In “I Had Lost My Mind” Johnston flips the figurative upside down, and goes in search of his mind, not unlike one would search for a pet. His encounter with the lady at the Lost and Found is straight, sand-up comedy, as his “cute little bugger” is returned. “I said ‘Thank you, ma’am, I’m always losing that dang thing.’”
The quasi-anthemic rocker, “Fake Records of Records of Rock and Roll” disses the music world and lays down the mid-tempo boogie! Johnston isn’t happy with the bands or the fans these days. “Well, it sounds just like shit to me -- Fake records of rock and roll/The ruin of history -- Fake records of rock and roll/Can’t even get down and boogie --Fake records of rock and roll -- Look out!”

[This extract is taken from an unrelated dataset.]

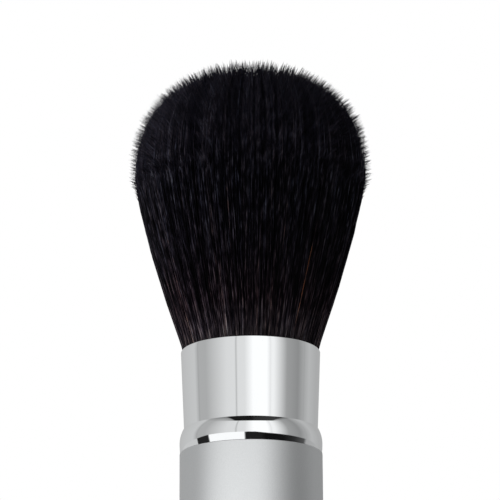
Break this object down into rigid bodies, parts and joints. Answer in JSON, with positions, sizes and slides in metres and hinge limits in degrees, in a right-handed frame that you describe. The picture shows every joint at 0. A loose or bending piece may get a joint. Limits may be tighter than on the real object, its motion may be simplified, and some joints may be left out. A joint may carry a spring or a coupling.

And finally, from the spacey, acoustic-driven opener, “Mind Movies,” a few lines for comparison with the above quoted passage from Eli Jaxon-Bear:
“You make a lot of movies in your mind and you sure are impossibly unkind. I am nowhere to be seen. I’m out to lunch. And I don’t want things to turn out wrong. I’m just a psycho trying to write a song. And talk is cheap. I’m just a creep for your love. You never were a zero ‘til you died. You make a lot of movies in your mind and you sure are impossibly unkind. And I love you so. And I can’t let go.”
Which passage says more about the “human condition?” Which teaches or informs? Which one smells of dishonesty? Honestly, side by side, which passage appears the product of madness?